What is expected | Output all lines exactly, with nothing added or dropped.

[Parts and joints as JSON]
☆ ☆ ☆ ☆ ☆
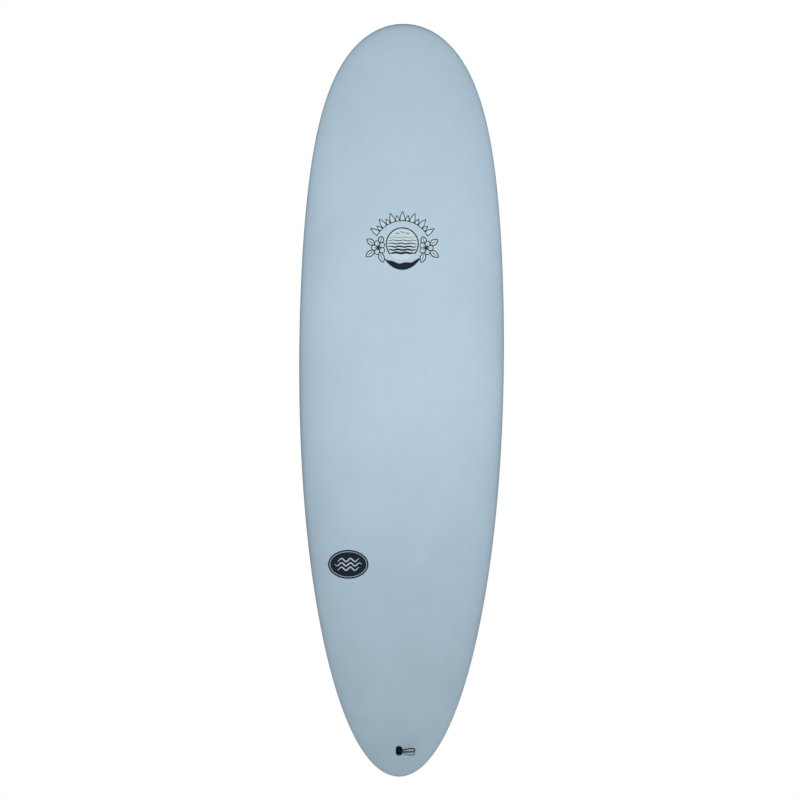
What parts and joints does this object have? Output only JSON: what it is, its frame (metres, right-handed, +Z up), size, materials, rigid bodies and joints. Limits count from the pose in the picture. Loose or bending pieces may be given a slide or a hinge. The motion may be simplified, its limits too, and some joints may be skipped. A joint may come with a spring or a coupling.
{
  "type": "soft-top surfboard",
  "caption": "Soft-top mid-length surfboard with a rounded egg outline, foam deck, slick bottom, removable centre and side fins and a leash plug with a cord loop.",
  "frame": {"origin": "middle of the flat patch of the bottom, at half length on the centre line", "axes": "+Z up the length to the nose, +Y out of the bottom (fin side), -Y out of the deck, X across"},
  "size_m": [0.5671, 0.2729, 2.0822],
  "materials": {
    "deck_foam": "matte",
    "slick_bottom": "satin",
    "core_foam": "matte",
    "stringer_wood": "matte",
    "black_plastic": "satin",
    "fin_plastic": "satin",
    "stainless": "satin",
    "brass_pin": "satin",
    "leash_cord": "matte"
  },
  "bodies": {
    "board": {"bottom_skin": "slick_bottom", "deck_skin": "deck_foam", "core_left": "core_foam", "core_centre": "core_foam", "core_right": "core_foam", "stringer_left": "stringer_wood", "stringer_right": "stringer_wood", "leash_plug_cup": "black_plastic", "leash_plug_pin": "stainless", "centre_fin_box": "black_plastic", "side_fin_box_left": "black_plastic", "side_fin_box_right": "black_plastic"},
    "leash_loop": {"leash_hitch": "leash_cord", "leash_string": "leash_cord"},
    "centre_fin_set": {"centre_fin": "fin_plastic", "centre_fin_roll_pin": "brass_pin", "centre_fin_plate": "stainless"},
    "centre_screw": {"centre_fin_screw": "stainless"},
    "fin_left": {"side_fin_left": "fin_plastic"},
    "fin_right": {"side_fin_right": "fin_plastic"},
    "grub_left_front": {"grub_screw_left_front": "stainless"},
    "grub_left_rear": {"grub_screw_left_rear": "stainless"},
    "grub_right_front": {"grub_screw_right_front": "stainless"},
    "grub_right_rear": {"grub_screw_right_rear": "stainless"}
  },
  "joints": [
    {"name": "leash_loop_swing", "type": "hinge", "parent": "board", "child": "leash_loop", "pos_m": [0, -0.07145, -0.9693], "axis": [0, -0.0449, 0.999], "range_deg": [-78, 0]},
    {"name": "centre_fin_slide", "type": "slide", "parent": "board", "child": "centre_fin_set", "axis": [0, -0.0766, -0.9971], "range_m": [-0.04, 0.04]},
    {"name": "centre_fin_screw_turn", "type": "hinge", "parent": "centre_fin_set", "child": "centre_screw", "pos_m": [0, -0.01954, -0.71569], "axis": [0, 0.9971, -0.0766], "continuous": true},
    {"name": "side_fin_left_pull", "type": "slide", "parent": "board", "child": "fin_left", "axis": [-0.1058, 0.9929, -0.0537], "range_m": [0, 0.018]},
    {"name": "side_fin_right_pull", "type": "slide", "parent": "board", "child": "fin_right", "axis": [0.1058, 0.9929, -0.0537], "range_m": [0, 0.018]},
    {"name": "grub_screw_left_front_turn", "type": "hinge", "parent": "board", "child": "grub_left_front", "pos_m": [-0.17382, -0.02133, -0.59201], "axis": [-0.6955, 0.7181, -0.0263], "continuous": true},
    {"name": "grub_screw_left_rear_turn", "type": "hinge", "parent": "board", "child": "grub_left_rear", "pos_m": [-0.1752, -0.02515, -0.65988], "axis": [-0.6955, 0.7181, -0.0263], "continuous": true},
    {"name": "grub_screw_right_front_turn", "type": "hinge", "parent": "board", "child": "grub_right_front", "pos_m": [0.17382, -0.02133, -0.59201], "axis": [0.6955, 0.7181, -0.0263], "continuous": true},
    {"name": "grub_screw_right_rear_turn", "type": "hinge", "parent": "board", "child": "grub_right_rear", "pos_m": [0.1752, -0.02515, -0.65988], "axis": [0.6955, 0.7181, -0.0263], "continuous": true}
  ]
}
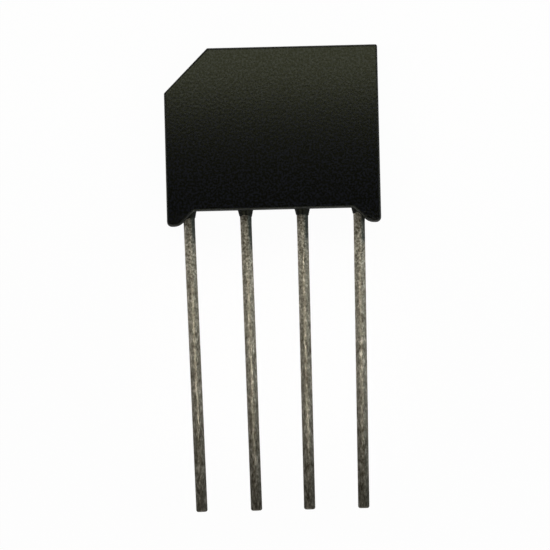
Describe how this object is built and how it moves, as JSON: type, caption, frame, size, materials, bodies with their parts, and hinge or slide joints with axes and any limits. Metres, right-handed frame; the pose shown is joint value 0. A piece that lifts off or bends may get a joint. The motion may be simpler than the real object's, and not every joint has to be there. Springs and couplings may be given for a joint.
{
  "type": "bridge rectifier",
  "caption": "Flat moulded block with one bevelled corner and two small feet, and a row of straight round wire leads out of one edge.",
  "frame": {"origin": "middle of the moulded body's back face, on which the part lies", "axes": "+Z out of the front face; +X from the positive lead, at the bevelled corner, to the negative lead; -Y along the leads to their tips"},
  "size_m": [0.0148, 0.0319, 0.0038],
  "materials": {
    "resin": "matte black epoxy moulding compound with a fine mottled grain",
    "tinned_wire": "dull tin plate on copper wire, blotchy with age",
    "silicon": "metallised silicon",
    "solder": "soft solder, satin"
  },
  "bodies": {
    "root": {"moulded_body": "resin", "lead_positive": "tinned_wire", "lead_ac_1": "tinned_wire", "lead_ac_2": "tinned_wire", "lead_negative": "tinned_wire", "diode_chip_1": "silicon", "diode_chip_2": "silicon", "diode_chip_3": "silicon", "diode_chip_4": "silicon", "solder_front_1": "solder", "solder_front_2": "solder", "solder_front_3": "solder", "solder_front_4": "solder", "solder_back_1": "solder", "solder_back_2": "solder", "solder_back_3": "solder", "solder_back_4": "solder"}
  },
  "joints": []
}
☆ ☆ ☆ ☆ ☆
Solved problem |
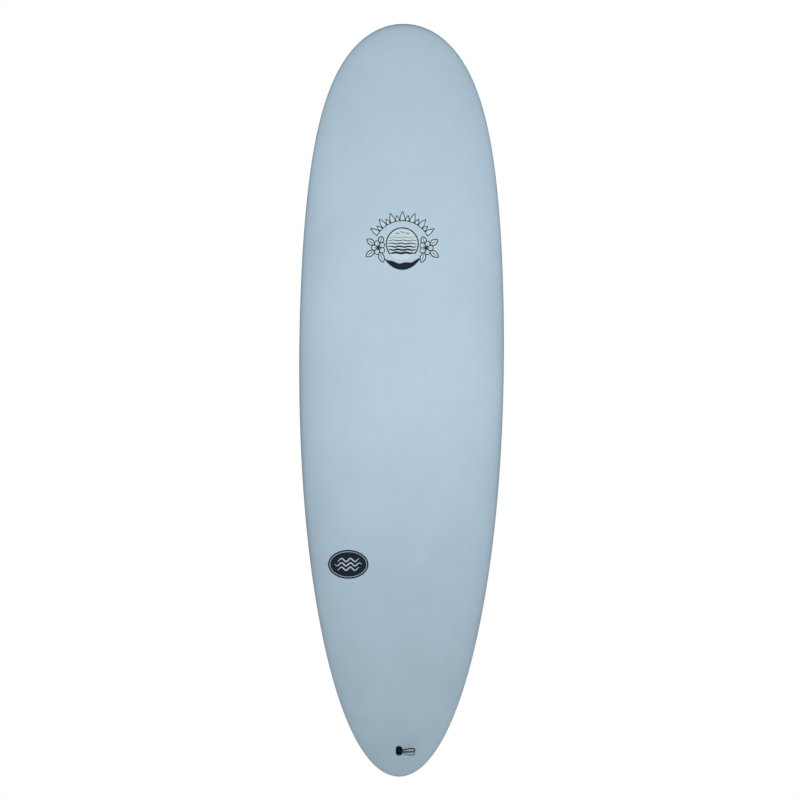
What parts and joints does this object have? Output only JSON: what it is, its frame (metres, right-handed, +Z up), size, materials, rigid bodies and joints. Limits count from the pose in the picture. Loose or bending pieces may be given a slide or a hinge. The motion may be simplified, its limits too, and some joints may be skipped. A joint may come with a spring or a coupling.
{
  "type": "soft-top surfboard",
  "caption": "Soft-top mid-length surfboard with a rounded egg outline, foam deck, slick bottom, removable centre and side fins and a leash plug with a cord loop.",
  "frame": {"origin": "middle of the flat patch of the bottom, at half length on the centre line", "axes": "+Z up the length to the nose, +Y out of the bottom (fin side), -Y out of the deck, X across"},
  "size_m": [0.5671, 0.2729, 2.0822],
  "materials": {
    "deck_foam": "matte",
    "slick_bottom": "satin",
    "core_foam": "matte",
    "stringer_wood": "matte",
    "black_plastic": "satin",
    "fin_plastic": "satin",
    "stainless": "satin",
    "brass_pin": "satin",
    "leash_cord": "matte"
  },
  "bodies": {
    "board": {"bottom_skin": "slick_bottom", "deck_skin": "deck_foam", "core_left": "core_foam", "core_centre": "core_foam", "core_right": "core_foam", "stringer_left": "stringer_wood", "stringer_right": "stringer_wood", "leash_plug_cup": "black_plastic", "leash_plug_pin": "stainless", "centre_fin_box": "black_plastic", "side_fin_box_left": "black_plastic", "side_fin_box_right": "black_plastic"},
    "leash_loop": {"leash_hitch": "leash_cord", "leash_string": "leash_cord"},
    "centre_fin_set": {"centre_fin": "fin_plastic", "centre_fin_roll_pin": "brass_pin", "centre_fin_plate": "stainless"},
    "centre_screw": {"centre_fin_screw": "stainless"},
    "fin_left": {"side_fin_left": "fin_plastic"},
    "fin_right": {"side_fin_right": "fin_plastic"},
    "grub_left_front": {"grub_screw_left_front": "stainless"},
    "grub_left_rear": {"grub_screw_left_rear": "stainless"},
    "grub_right_front": {"grub_screw_right_front": "stainless"},
    "grub_right_rear": {"grub_screw_right_rear": "stainless"}
  },
  "joints": [
    {"name": "leash_loop_swing", "type": "hinge", "parent": "board", "child": "leash_loop", "pos_m": [0, -0.07145, -0.9693], "axis": [0, -0.0449, 0.999], "range_deg": [-78, 0]},
    {"name": "centre_fin_slide", "type": "slide", "parent": "board", "child": "centre_fin_set", "axis": [0, -0.0766, -0.9971], "range_m": [-0.04, 0.04]},
    {"name": "centre_fin_screw_turn", "type": "hinge", "parent": "centre_fin_set", "child": "centre_screw", "pos_m": [0, -0.01954, -0.71569], "axis": [0, 0.9971, -0.0766], "continuous": true},
    {"name": "side_fin_left_pull", "type": "slide", "parent": "board", "child": "fin_left", "axis": [-0.1058, 0.9929, -0.0537], "range_m": [0, 0.018]},
    {"name": "side_fin_right_pull", "type": "slide", "parent": "board", "child": "fin_right", "axis": [0.1058, 0.9929, -0.0537], "range_m": [0, 0.018]},
    {"name": "grub_screw_left_front_turn", "type": "hinge", "parent": "board", "child": "grub_left_front", "pos_m": [-0.17382, -0.02133, -0.59201], "axis": [-0.6955, 0.7181, -0.0263], "continuous": true},
    {"name": "grub_screw_left_rear_turn", "type": "hinge", "parent": "board", "child": "grub_left_rear", "pos_m": [-0.1752, -0.02515, -0.65988], "axis": [-0.6955, 0.7181, -0.0263], "continuous": true},
    {"name": "grub_screw_right_front_turn", "type": "hinge", "parent": "board", "child": "grub_right_front", "pos_m": [0.17382, -0.02133, -0.59201], "axis": [0.6955, 0.7181, -0.0263], "continuous": true},
    {"name": "grub_screw_right_rear_turn", "type": "hinge", "parent": "board", "child": "grub_right_rear", "pos_m": [0.1752, -0.02515, -0.65988], "axis": [0.6955, 0.7181, -0.0263], "continuous": true}
  ]
}
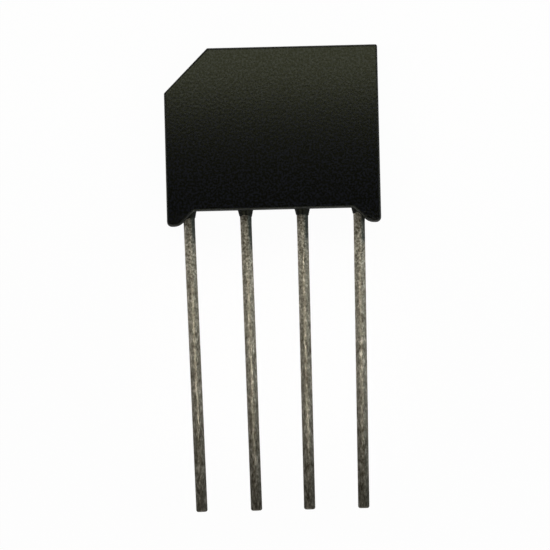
Describe how this object is built and how it moves, as JSON: type, caption, frame, size, materials, bodies with their parts, and hinge or slide joints with axes and any limits. Metres, right-handed frame; the pose shown is joint value 0. A piece that lifts off or bends may get a joint. The motion may be simpler than the real object's, and not every joint has to be there. Springs and couplings may be given for a joint.
{
  "type": "bridge rectifier",
  "caption": "Flat moulded block with one bevelled corner and two small feet, and a row of straight round wire leads out of one edge.",
  "frame": {"origin": "middle of the moulded body's back face, on which the part lies", "axes": "+Z out of the front face; +X from the positive lead, at the bevelled corner, to the negative lead; -Y along the leads to their tips"},
  "size_m": [0.0148, 0.0319, 0.0038],
  "materials": {
    "resin": "matte black epoxy moulding compound with a fine mottled grain",
    "tinned_wire": "dull tin plate on copper wire, blotchy with age",
    "silicon": "metallised silicon",
    "solder": "soft solder, satin"
  },
  "bodies": {
    "root": {"moulded_body": "resin", "lead_positive": "tinned_wire", "lead_ac_1": "tinned_wire", "lead_ac_2": "tinned_wire", "lead_negative": "tinned_wire", "diode_chip_1": "silicon", "diode_chip_2": "silicon", "diode_chip_3": "silicon", "diode_chip_4": "silicon", "solder_front_1": "solder", "solder_front_2": "solder", "solder_front_3": "solder", "solder_front_4": "solder", "solder_back_1": "solder", "solder_back_2": "solder", "solder_back_3": "solder", "solder_back_4": "solder"}
  },
  "joints": []
}